Gaining perspective on Cardinal’s huge upset
To put Stanford’s win over USC into the proper perspective, you should know that the Stanford Tree mascot woke up the next day with a raging hangover, empty tequila bottles strewn about his apartment and a pair of pants dangling from his upper branches. OK, that just meant it was Sunday. For real perspective, how about this e-mail I received yesterday from a Stanford grad:
“I keep thinking I should be conflicted over all of this, given that Stanford’s victory allows Cal to get to No. 2 (almost No. 1 if not for LSU’s big comeback).”
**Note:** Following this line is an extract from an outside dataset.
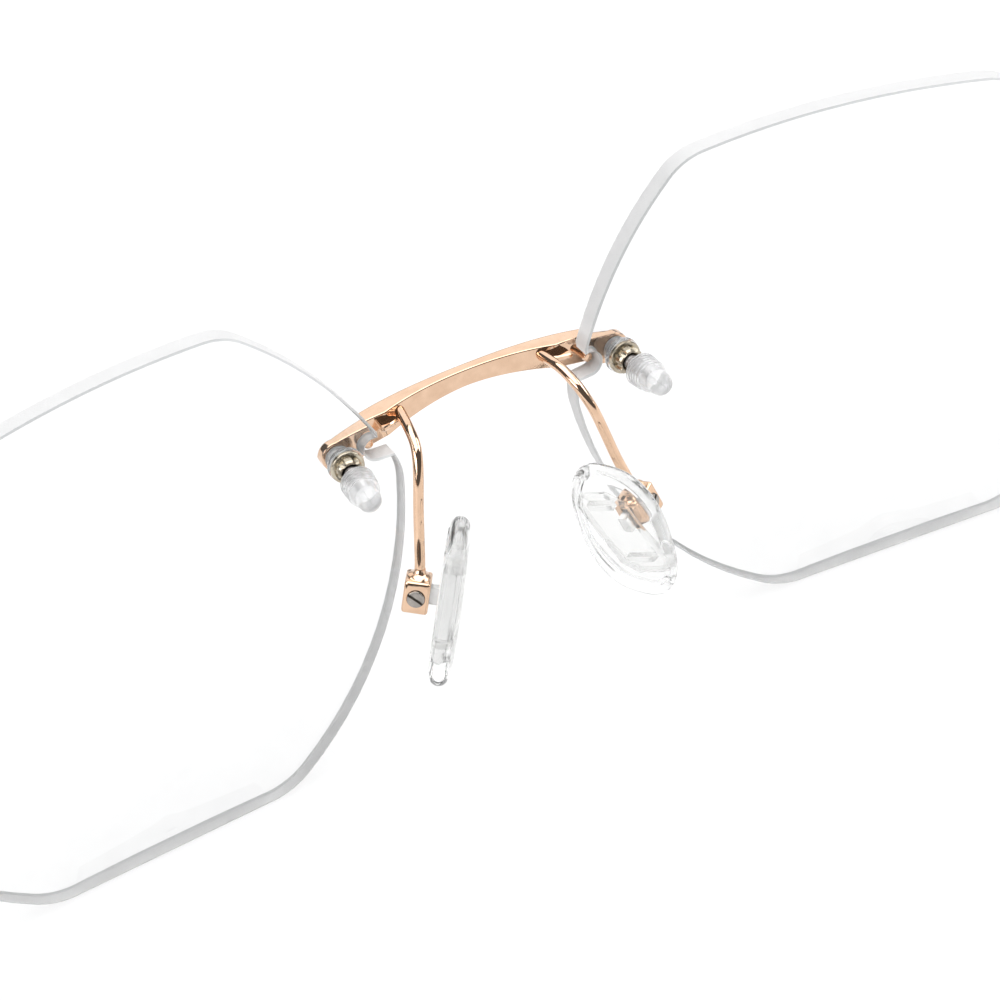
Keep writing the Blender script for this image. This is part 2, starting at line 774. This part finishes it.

Yep, the 24-23 win at USC was so stunning, Cardinal supporters are worried about how it affects their arch-rival. God, they don’t even know how to properly celebrate. Having grown up in the Bay Area, this doesn’t surprise me at all. Unlike Texas or Oklahoma, where football is religion, the Bay Area is by comparison a sleepy backwater. In the great department store of college football, they are the casual wear department.
But that doesn’t make Saturday’s result any less significant. Even if no one else is saying it, can I call this what it is? The biggest upset in college football history. USC opened as a 41-point favorite, and by game time the line was at 39-40. If the point spread is the standard, then this beats the runner-up, Oregon State (+36) over Washington, 21-20, in 1986.
Other fun facts:
— Going into the game, Stanford was 2-14 since the start of last season and had been outscored 72-3 in the previous six quarters.
— It was the first start for quarterback Tavita Pritchard, who had thrown three passes in college.
— Stanford’s defense was allowing 47 points per game in Pac-10 play.
— The Cardinal trailed 23-14 in the fourth quarter.
But things like this just don’t happen without being part of some bigger picture. The fact that Stanford was even in a position to win it at the end means that this program has turned some sort of corner. The Cardinal played harder, made the the big plays when they counted and may have had a bit of divine assistance when Mark Bradford pulled down Pritchard’s pass in the left corner of the end zone for the winning TD.
It’s kind of a neat moment, too, for Stanford head coach Jim Harbaugh, who played high school football across the street from Stanford- at Palo Alto High – before becoming the quarterback at Michigan (after Stanford admissions had turned him down). While at “Paly,” Harbaugh was so famous for locking his keys in his car during football season that teammates built him a jimmy device in shop class so that they wouldn’t have to continually drive him home. It’s that singularity of purpose that leads one to believe that he just may have a future in this football business.
Actually I’m just relieved that the Stanford band didn’t march onto the field prematurely and ruin this one. That very easily could have happened.